Qual è l’influenza del pensiero negativo nella prestazione dell’atleta dedito alla corsa di resistenza?
L’avversario
È incredibile come i maggiori pensieri negativi (o positivi) riguardino l’avversario. Se a livello professionistico ciò può essere giustificato, a livello amatoriale assolutamente no. Il motivo è che negli amatori il livello dell’atleta subisce variazioni notevolissime (vi ricordate quella brutta gara corsa dopo la maxiabbuffata di quel sabato sera?) e ha poco senso esaltarsi perché l’avversario si è staccato (magari è fuori forma, stanco ecc.) o perché vi ha staccato (magari è partito troppo forte!).

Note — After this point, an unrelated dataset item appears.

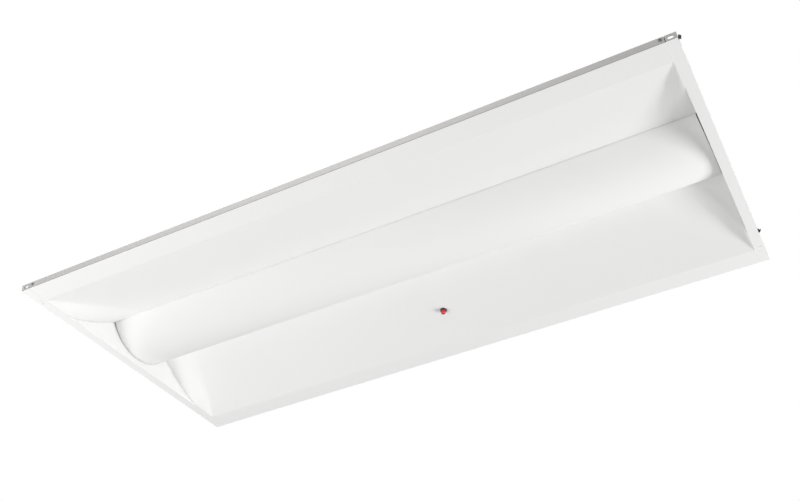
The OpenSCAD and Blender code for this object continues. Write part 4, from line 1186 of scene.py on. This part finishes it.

L’amatore maturo a livello agonistico si interessa degli avversari solo nella parte finale della gara, quando si gioca il tutto per tutto. Strategie come “seguo Tizio fin dal primo metro” possono essere logiche a livello di test, ma non come unica strategia.
In realtà, la cosa migliore è avere una piena consapevolezza del proprio valore e impostare la gara in base a esso. L’avversario è davanti? Se è partito troppo forte scoppierà; se non scoppia vuol dire che è semplicemente più forte di noi. L’avversario è dietro? Non importa, io faccio la mia corsa e guardo avanti. Il rilievo fatto sulle maratone dove solo circa il 10% corre la seconda metà come o più velocemente della prima è ancora più drammatico nelle corse brevi, dove tutti partono inseguendo atleti più forti, illudendosi di resistere. Questo non è pensiero positivo, è solo masochismo.
Infine ricordatevi che per un amatore il miglior pensiero positivo prima e durante la gara è che oggi è lì per divertirsi.